There's something I think I should say... Maybe folks reading this think I'm being too hard on my sister concerning my niece. She really does try to do right by her. I mean E-Bear is a good kid and loves her momma very much. It's just that my sister is a workaholic, channeling her "inner demons" into keeping busy, and that husband of hers... if he fell off the face of the earth, I wouldn't miss him. But that's a different story altogether. His whole family was... weird.... like Children of the Corn weird. Makes me glad none of them are still living from the things I've heard. Maybe part of the reason he's so small minded about spirits and magic and such is due to things they put him through as a child....
There's a lot of stuff from our childhood that's gone into making my sister and I the people we are. Our father was a real piece of work. He was a genius, a writer, had so much potential... but he destroyed himself... by sniffing glue and later doing other drugs if you can believe it. Not so very smart as all that, eh? He burned everything he ever wrote in one night. I don't know why, and he's dead now... cancer five years ago. I can't count the number of times he got into fights, bloody, death defying fights that left him about as scarred up as any Frankenstein monster. He was a great, tall Nordic-looking third-generation Irish-American who started drinking about as soon as he got up and didn't stop until he passed out. I saw him last when I was twenty-one, when for some reason he felt the need to tell me that he was a reincarnated Egyptian prince. I never could tell when he was being honest or full of crap. So who knows if he actually believed it.
Shortly after my sister was born, she caught a high fever and went into convulsions. She died. The doctors brought her back and gave her medicine that I've always thought it made her a little funny in the upstairs, maybe a little meaner, more materialistic. It certainly contributed to her Depressions. She died and was revived and became everyone's darling, not that I'm jealous (much). I could never compete with the care and concern everyone showed her. They coddled her and showered her with presents. Maybe this is why she thinks giving presents can show she cares more than words and actions. So she clutters up her house and my niece's room with all these things. I just think it's a lonely way to live... spending all your time on things instead of people. She is literally selfless about being selfish, if that makes sense. There's a gaping wound in her heart, and she tries to stop the ache by covering it up with pretty things, shiny things, and ultimately useless things.

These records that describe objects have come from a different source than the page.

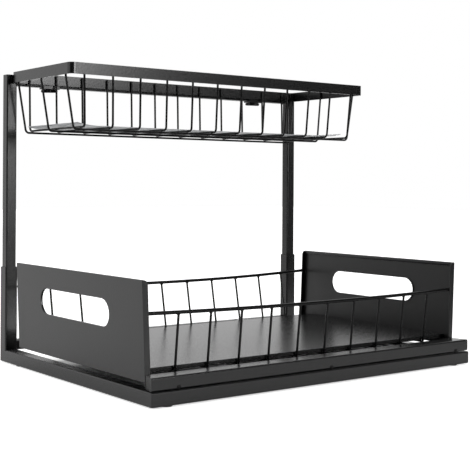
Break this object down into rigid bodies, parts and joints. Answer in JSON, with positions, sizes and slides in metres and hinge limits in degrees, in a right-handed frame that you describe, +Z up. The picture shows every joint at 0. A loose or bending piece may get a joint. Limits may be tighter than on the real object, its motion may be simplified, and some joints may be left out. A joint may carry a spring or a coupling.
{
  "type": "under_sink_organizer",
  "caption": "Black metal under sink organizer: a wire basket on rear posts above a pull-out wire drawer on ball-bearing slides",
  "frame": {"origin": "on the floor, at the middle of the footprint", "axes": "+Z up, the drawer opens towards -Y, +X to the right when facing the front from -Y"},
  "size_m": [0.42, 0.315, 0.3231],
  "materials": {
    "black_tube": "semi-gloss black powder coat with fine orange peel",
    "black_band": "semi-gloss black powder coat on flat steel band",
    "black_wire": "semi-gloss black powder coat on steel wire",
    "black_sheet": "satin black powder coat on folded sheet",
    "black_floor": "smooth semi-gloss black powder coat with blurred reflections",
    "black_plastic": "moulded black polyethylene, slightly glossy",
    "black_hardware": "black coated thumb screw",
    "rubber_pad": "thin matte rubber pad",
    "clear_liner": "thin frosted translucent plastic sheet",
    "zinc_steel": "zinc plated rolled steel",
    "zinc_fastener": "zinc plated steel fasteners",
    "polished_ball": "polished bearing steel",
    "cage_steel": "thin pressed steel cage"
  },
  "bodies": {
    "base": {"feet": "rubber_pad", "base_front_bar": "black_tube", "base_rear_bar": "black_tube", "left_rail": "black_tube", "right_rail": "black_tube", "left_socket": "black_tube", "right_socket": "black_tube", "left_post": "black_tube", "right_post": "black_tube", "top_cross_bar": "black_tube", "post_caps": "black_plastic", "shelf_ring": "black_band", "shelf_brackets": "black_band", "thumb_screws": "black_hardware", "basket_cross_wire_1": "black_wire", "basket_cross_wire_2": "black_wire", "basket_cross_wire_3": "black_wire", "basket_cross_wire_4": "black_wire", "basket_cross_wire_5": "black_wire", "basket_cross_wire_6": "black_wire", "basket_cross_wire_7": "black_wire", "basket_cross_wire_8": "black_wire", "basket_cross_wire_9": "black_wire", "basket_cross_wire_10": "black_wire", "basket_cross_wire_11": "black_wire", "basket_cross_wire_12": "black_wire", "basket_long_wires": "black_wire", "basket_liner": "clear_liner", "left_slide_outer": "zinc_steel", "right_slide_outer": "zinc_steel", "slide_arms": "zinc_steel", "slide_rivets": "zinc_fastener"},
    "left_cage": {"left_ball_cage": "cage_steel", "left_balls": "polished_ball"},
    "right_cage": {"right_ball_cage": "cage_steel", "right_balls": "polished_ball"},
    "drawer": {"left_side_plate": "black_sheet", "right_side_plate": "black_sheet", "floor_panel": "black_floor", "front_rail": "black_wire", "rear_rail": "black_wire", "drawer_wire_1": "black_wire", "drawer_wire_2": "black_wire", "drawer_wire_3": "black_wire", "drawer_wire_4": "black_wire", "drawer_wire_5": "black_wire", "drawer_wire_6": "black_wire", "drawer_wire_7": "black_wire", "drawer_wire_8": "black_wire", "drawer_wire_9": "black_wire", "drawer_wire_10": "black_wire", "drawer_front_bar": "black_tube", "drawer_bar_plugs": "black_plastic", "bar_rivets": "black_hardware", "left_slide_inner": "zinc_steel", "right_slide_inner": "zinc_steel", "left_runner_bracket": "zinc_steel", "right_runner_bracket": "zinc_steel", "runner_screws": "zinc_fastener"}
  },
  "joints": [
    {"name": "drawer_slide", "type": "slide", "parent": "base", "child": "drawer", "axis": [0, -1, 0], "range_m": [0, 0.2]},
    {"name": "left_cage_roll", "type": "slide", "parent": "base", "child": "left_cage", "axis": [0, -1, 0], "range_m": [0, 0.1]},
    {"name": "right_cage_roll", "type": "slide", "parent": "base", "child": "right_cage", "axis": [0, -1, 0], "range_m": [0, 0.1]}
  ],
  "couplings": [
    {"joint": "left_cage_roll", "follows": "drawer_slide", "ratio": 0.5},
    {"joint": "right_cage_roll", "follows": "drawer_slide", "ratio": 0.5}
  ]
}
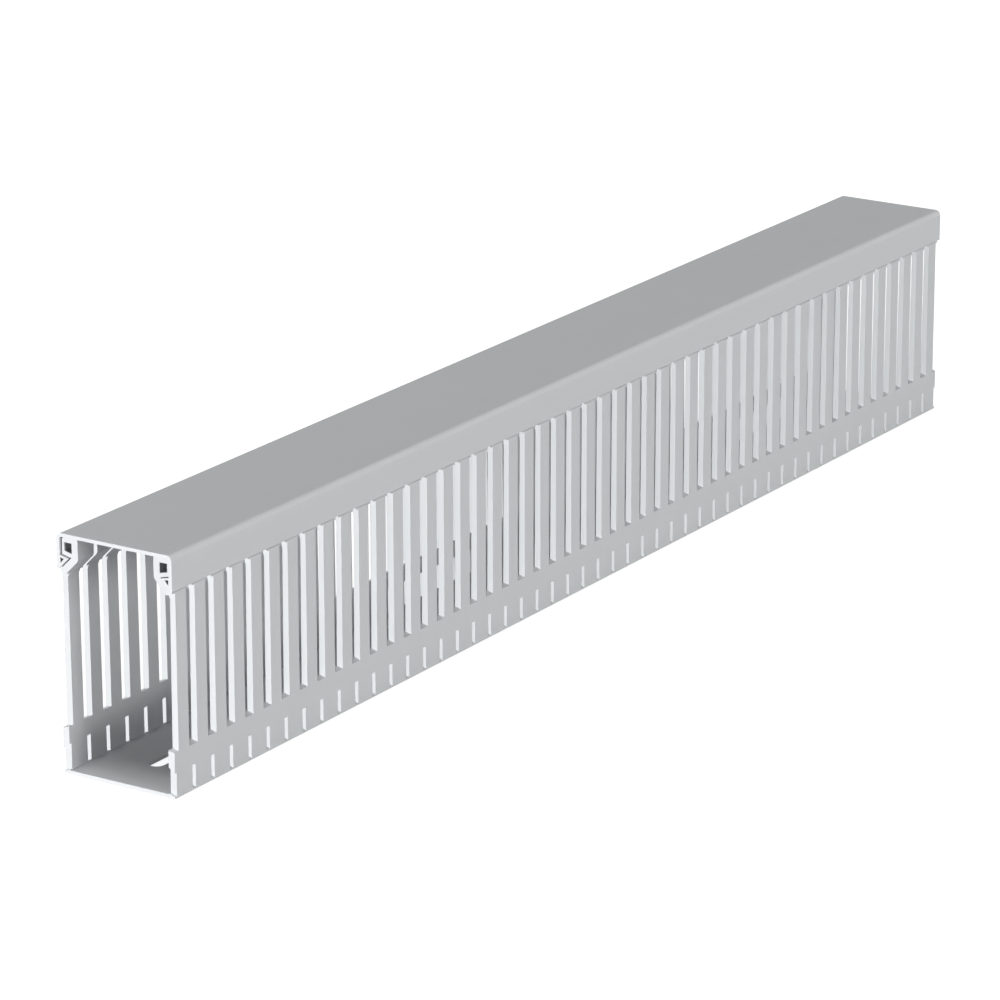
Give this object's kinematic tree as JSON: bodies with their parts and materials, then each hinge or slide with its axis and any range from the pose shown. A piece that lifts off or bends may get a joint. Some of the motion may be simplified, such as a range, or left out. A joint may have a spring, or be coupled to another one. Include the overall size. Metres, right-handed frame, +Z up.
{
  "type": "slotted wire duct",
  "caption": "Straight slotted wiring duct in grey plastic: a U-shaped channel with free-standing side fingers and a clip-on cover.",
  "frame": {"origin": "middle of the duct's underside", "axes": "X along the duct, Y across it, Z up from the fixing face to the cover"},
  "size_m": [0.5, 0.0446, 0.08],
  "materials": {
    "duct_plastic": "matte light grey rigid PVC",
    "cover_plastic": "matte light grey rigid PVC"
  },
  "bodies": {
    "base": {"duct_base": "duct_plastic"},
    "cover": {"duct_cover": "cover_plastic"}
  },
  "joints": [
    {"name": "cover_slide", "type": "slide", "parent": "base", "child": "cover", "axis": [1, 0, 0], "range_m": [-0.48, 0.48]}
  ]
}
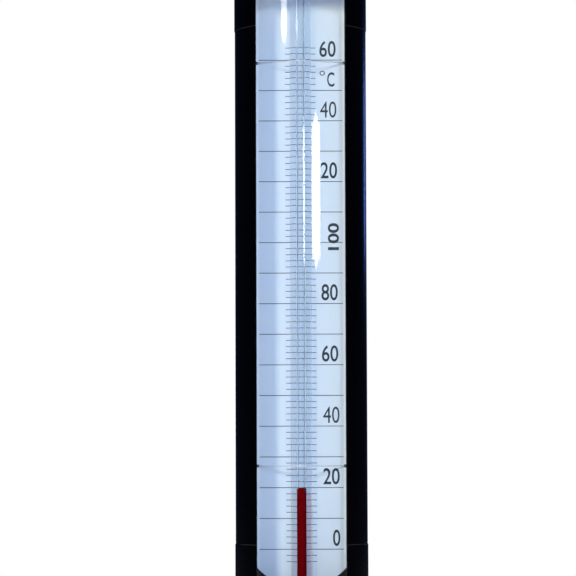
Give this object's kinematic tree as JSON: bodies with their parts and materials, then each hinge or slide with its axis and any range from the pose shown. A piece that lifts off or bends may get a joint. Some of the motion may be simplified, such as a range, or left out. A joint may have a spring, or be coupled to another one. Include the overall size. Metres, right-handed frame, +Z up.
{
  "type": "angle thermometer",
  "caption": "Angle-form industrial glass thermometer: liquid column behind a long window in a round black case, with a right-angle immersion stem and a turning thread.",
  "frame": {"origin": "centre of the sealing face: the front of the washer, on the stem's axis", "axes": "+Y along the stem into the pipe or vessel, -Y towards the reader, +Z up the case, +X to the reader's right"},
  "size_m": [0.0312, 0.1125, 0.1986],
  "materials": {
    "black_finish": "satin black finish, worn a little brighter along the edges",
    "plated_steel": "bright plated",
    "stem_steel": "turned and polished round",
    "brass": "turned, satin",
    "copper": "annealed copper",
    "clear_glass": "fire polished",
    "milk_glass": "smooth white opal glass with filled lines",
    "red_liquid": "dyed red liquid",
    "dark_rubber": "matt",
    "white_packing": "matt white",
    "grey_filling": "packed grey paste"
  },
  "bodies": {
    "case": {"case_tube": "black_finish", "elbow_rear": "black_finish", "elbow_front": "black_finish", "bottom_cap": "black_finish", "case_screws": "plated_steel", "upper_tie_wire": "plated_steel", "lower_tie_wire": "plated_steel", "stem_tube": "stem_steel", "stem_tip": "stem_steel", "stem_carrier": "brass", "glass_envelope": "clear_glass", "glass_leg": "clear_glass", "capillary": "clear_glass", "leg_capillary": "clear_glass", "bulb": "clear_glass", "plate_saddle": "clear_glass", "scale_plate": "milk_glass", "bulb_liquid": "red_liquid", "leg_thread": "red_liquid", "scale_thread": "red_liquid", "lower_cushion": "dark_rubber", "plate_pad": "white_packing", "carrier_seal": "white_packing", "heat_filling": "grey_filling"},
    "nipple": {"swivel_nipple": "brass", "sealing_washer": "copper"},
    "cap": {"top_cap": "black_finish", "top_cushion": "dark_rubber", "pressure_spring": "plated_steel"},
    "column": {"thread_head": "red_liquid"}
  },
  "joints": [
    {"name": "column_rise", "type": "slide", "parent": "case", "child": "column", "axis": [0, 0, 1], "range_m": [-0.015, 0.09], "deforming": ["scale_thread"]},
    {"name": "nipple_turn", "type": "hinge", "parent": "case", "child": "nipple", "pos_m": [0, 0, 0], "axis": [0, 1, 0], "continuous": true},
    {"name": "cap_lift", "type": "slide", "parent": "case", "child": "cap", "axis": [0, 0, 1], "range_m": [0, 0.034]}
  ]
}
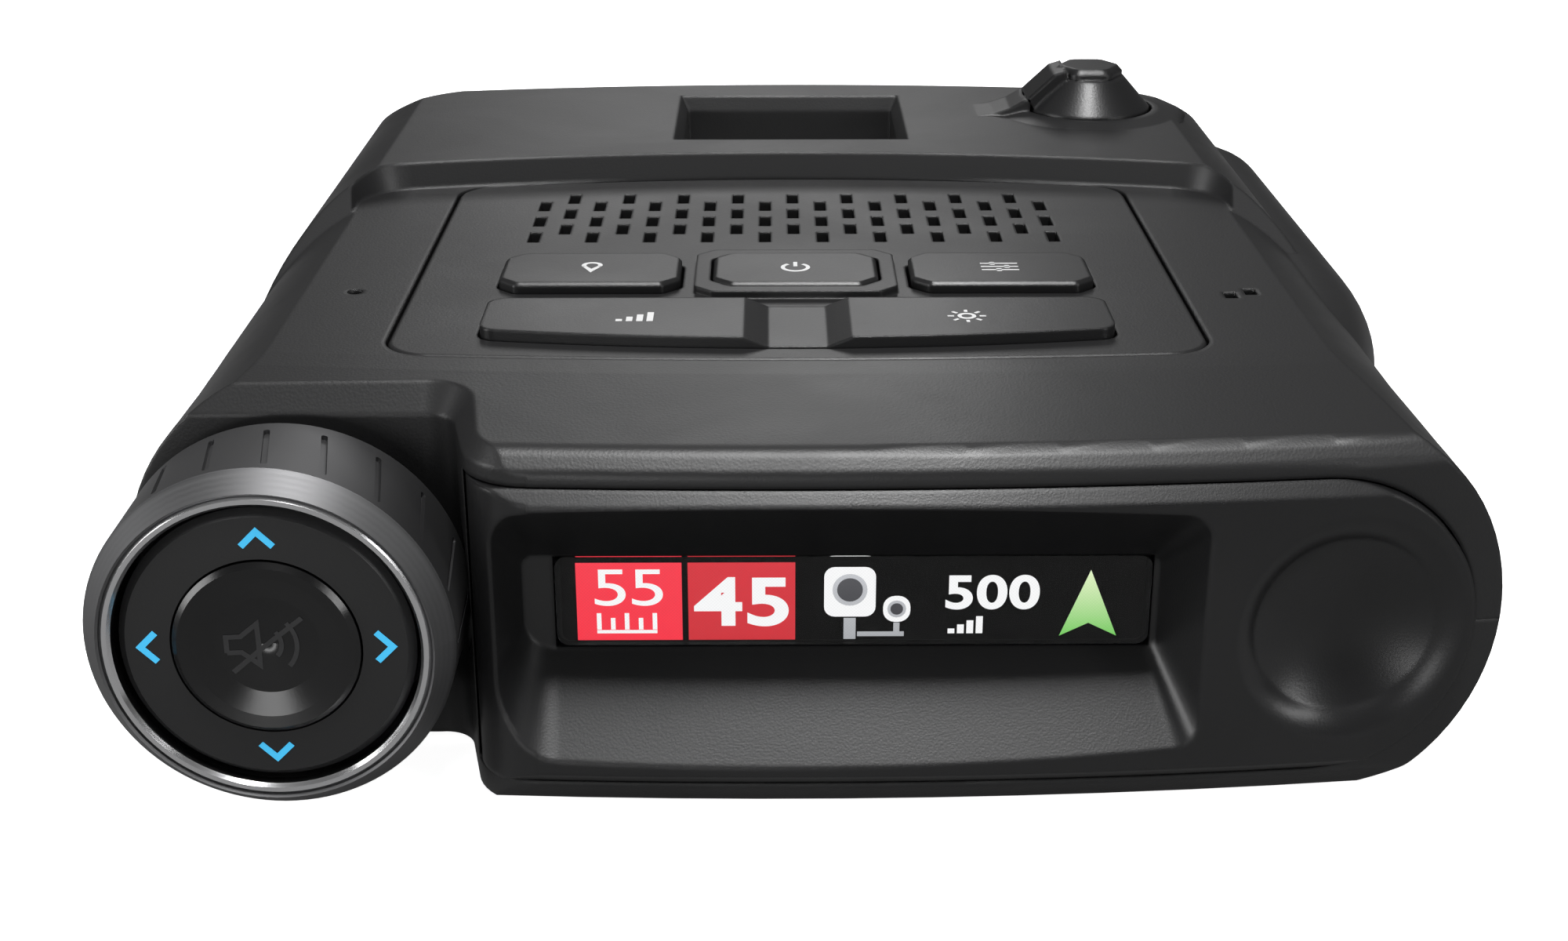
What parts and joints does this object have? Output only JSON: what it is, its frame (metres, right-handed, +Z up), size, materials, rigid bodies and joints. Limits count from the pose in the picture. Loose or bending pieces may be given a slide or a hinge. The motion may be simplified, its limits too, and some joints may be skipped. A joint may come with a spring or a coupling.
{
  "type": "radar detector",
  "caption": "Low, wide windscreen radar detector with a turning side dial, recessed display, top keypad and speaker slots, mount pocket and a small camera turret.",
  "frame": {"origin": "centre of the overall box in plan, on the flat underside", "axes": "+Z up; +Y towards the road, where the lenses face; the dial and display face -Y; +X to the right as the driver sees it"},
  "size_m": [0.091, 0.112, 0.0323],
  "materials": {
    "shell_plastic": "fine satin grain",
    "bezel_plastic": "smooth satin",
    "keypad_plastic": "fine satin grain",
    "key_plastic": "soft-touch satin",
    "window_tint": "polished dark tint",
    "display_glass": "polished",
    "steel_screws": "black zinc",
    "gasket_rubber": "matte foam",
    "board_laminate": "solder mask",
    "display_module": "glossy",
    "dial_metal": "satin gunmetal",
    "dial_chrome": "polished",
    "pad_plastic": "satin black",
    "engineering_plastic": "moulded",
    "component_black": "moulded",
    "plated_steel": "nickel plate",
    "silicone": "matte",
    "acoustic_cloth": "fine weave",
    "capacitor_sleeve": "shrink sleeve",
    "ceramic": "fired ceramic with silver patch",
    "horn_casting": "die-cast zinc, bright",
    "lens_glass": "coated",
    "camera_plastic": "matte black"
  },
  "bodies": {
    "root": {"top_shell": "shell_plastic", "bottom_shell": "shell_plastic", "rear_window": "window_tint", "case_screws": "steel_screws", "front_bezel": "bezel_plastic", "display_window": "display_glass", "display_gasket": "gasket_rubber", "display_panel": "display_module", "display_board": "board_laminate", "dial_hub": "engineering_plastic", "encoder_sensor": "component_black", "pad_board": "board_laminate", "pad_switches": "component_black", "keypad_panel": "keypad_plastic", "bar_pivot": "plated_steel", "keypad_membrane": "silicone", "key_board": "board_laminate", "key_switches": "component_black", "speaker": "component_black", "speaker_mesh": "acoustic_cloth", "microphone": "component_black", "light_sensor": "component_black", "main_board": "board_laminate", "shield_cans": "plated_steel", "board_screws": "steel_screws", "wireless_module": "component_black", "backup_capacitor": "capacitor_sleeve", "gps_antenna": "ceramic", "radar_board": "board_laminate", "radar_horn": "horn_casting", "laser_board": "board_laminate", "laser_lens": "lens_glass", "mount_plate": "plated_steel", "mount_magnets": "plated_steel", "power_socket": "engineering_plastic", "audio_jack": "engineering_plastic", "usb_port": "plated_steel", "card_slot": "engineering_plastic", "camera_cowl": "bezel_plastic", "camera_board": "board_laminate"},
    "dial": {"dial_ring": "dial_metal", "dial_trim": "dial_chrome", "encoder_wheel": "engineering_plastic"},
    "gimbal": {"gimbal_ring": "engineering_plastic"},
    "pad": {"direction_pad": "pad_plastic"},
    "mute": {"mute_button": "pad_plastic"},
    "mark": {"mark_key": "key_plastic"},
    "power": {"power_key": "key_plastic"},
    "program": {"program_key": "key_plastic"},
    "level": {"level_bar": "key_plastic"},
    "camera": {"camera_ball": "camera_plastic", "camera_lens": "lens_glass"},
    "card": {"memory_card": "component_black"}
  },
  "joints": [
    {"name": "dial_turn", "type": "hinge", "parent": "root", "child": "dial", "pos_m": [-0.0337, -0.051, 0.0122], "axis": [0, 1, 0], "continuous": true},
    {"name": "pad_yaw", "type": "hinge", "parent": "root", "child": "gimbal", "pos_m": [-0.0337, -0.051, 0.0122], "axis": [0, 0, 1], "range_deg": [-3, 3], "stiffness_Nm_per_rad": 0.2},
    {"name": "pad_pitch", "type": "hinge", "parent": "gimbal", "child": "pad", "pos_m": [-0.0337, -0.051, 0.0122], "axis": [1, 0, 0], "range_deg": [-3, 3], "stiffness_Nm_per_rad": 0.2},
    {"name": "mute_press", "type": "slide", "parent": "pad", "child": "mute", "axis": [0, 1, 0], "range_m": [0, 0.00045], "stiffness_N_per_m": 1200},
    {"name": "mark_press", "type": "slide", "parent": "root", "child": "mark", "axis": [0, 0, -1], "range_m": [0, 0.0005], "stiffness_N_per_m": 1200},
    {"name": "power_press", "type": "slide", "parent": "root", "child": "power", "axis": [0, 0, -1], "range_m": [0, 0.0005], "stiffness_N_per_m": 1200},
    {"name": "program_press", "type": "slide", "parent": "root", "child": "program", "axis": [0, 0, -1], "range_m": [0, 0.0005], "stiffness_N_per_m": 1200},
    {"name": "level_rock", "type": "hinge", "parent": "root", "child": "level", "pos_m": [0, -0.033, 0.0239], "axis": [0, 1, 0], "range_deg": [-1.5, 1.5], "stiffness_Nm_per_rad": 0.3},
    {"name": "camera_tilt", "type": "hinge", "parent": "root", "child": "camera", "pos_m": [0.028, 0.0245, 0.027], "axis": [1, 0, 0], "range_deg": [-10, 10]},
    {"name": "card_slide", "type": "slide", "parent": "root", "child": "card", "axis": [1, 0, 0], "range_m": [0, 0.014]}
  ]
}
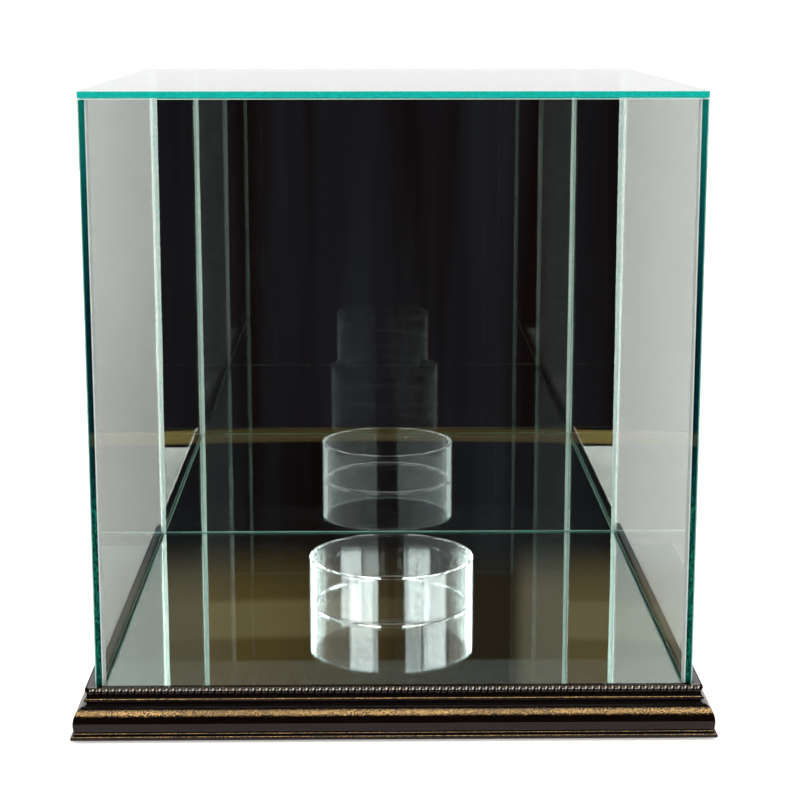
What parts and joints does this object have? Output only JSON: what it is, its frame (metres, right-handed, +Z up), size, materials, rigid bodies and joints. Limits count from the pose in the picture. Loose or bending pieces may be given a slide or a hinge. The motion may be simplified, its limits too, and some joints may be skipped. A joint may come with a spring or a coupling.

This wound... it's because of our father. When our parents married and got home, he turned to our mother and said, Okay, now I own you. What followed was three years of psychological and physical torture. When I was three and my sister a year and a half, our mother finally had enough and ran away from him. She left us with our grandmothers and hitchhiked across America. Every time she ran out of money, she called home and asked for some to be sent so she could come back, but she kept running. Within a few weeks, our father came and took us away, but not because he wanted us. We weren't people to him, only possessions, like our mother had been but not even as useful. He took us and put us in foster care. He took us because it was a way to get back at our mother, though it was not until I was almost five that she came back. So obviously it mattered less than he expected.
I have no memories before kindergarten, none, and what I do have isn't really whole until around eleven. I never really thought about it, and I really don't care. I am what I have made myself to be. So I don't remember these events, nor does my sister, we were too young. I have been told however, that the foster family who took us abused me. That I refused to go to some Church gathering and... bad things were done. Even then I was a little heathen. My sister was a baby; so they didn't have to fight her to go. I was old enough to run away, which according to my grandmothers I did often, especially when they were distracted with my sister. I was apparently quite the mischief maker. I can only imagine that I defied my foster parents creatively and in ways possibly detrimental to plumbing and plaster.
I won't go into detail about what happened while my mother was away, but she said when she came home, I was a very different child. My sister has said that she can remember sitting in front of the house wondering why our father didn't love her, why he never came to visit or called or sent presents. I never really gave it much thought, nor invested much thought in our mother either. It's only in recent years that she's become a bit more... spiritual and taken an interest in me or my beliefs. Mostly I listen to her dreams and attempt to interpret them for her. That is basically the extent of her interest in me. I couldn't tell you the number of times we've made plans to get together only for her to go do something with someone else in the family. I don't even count on her for birthdays any more, though we are only three weeks apart.
But the purpose of this post... my sister. I know it seems that she is a horrible mother, but she's really not. I'm sure that there are plenty of mothers out there much worse than my sister. I've seen her practically foaming at the mouth over something that a teacher or another student did to my niece at the fancy-pants school where E-Bear goes. It's just what my sister learned from our childhood is a completely different lesson than I learned. Her reasoning is that people may fail you, but things never will. Things are solid and dependable while people can turn out to be very different from how they seem at first. My issue with her is entirely ideological. I am a spiritual and idealistic person, and she is a materialist and atheist. She doesn't understand how I can believe in anything immaterial, and I understand her materialist obsessions only too well considering the state of our world.
I am not E-Bear's parent. Despite the fact that it "takes a village to raise a child," I literally do not have the right to tell my sister how to raise her daughter. And in fact, if I tried to come between them, I'd get the short end of the stick all around, from her, from E-Bear, and from my own gods.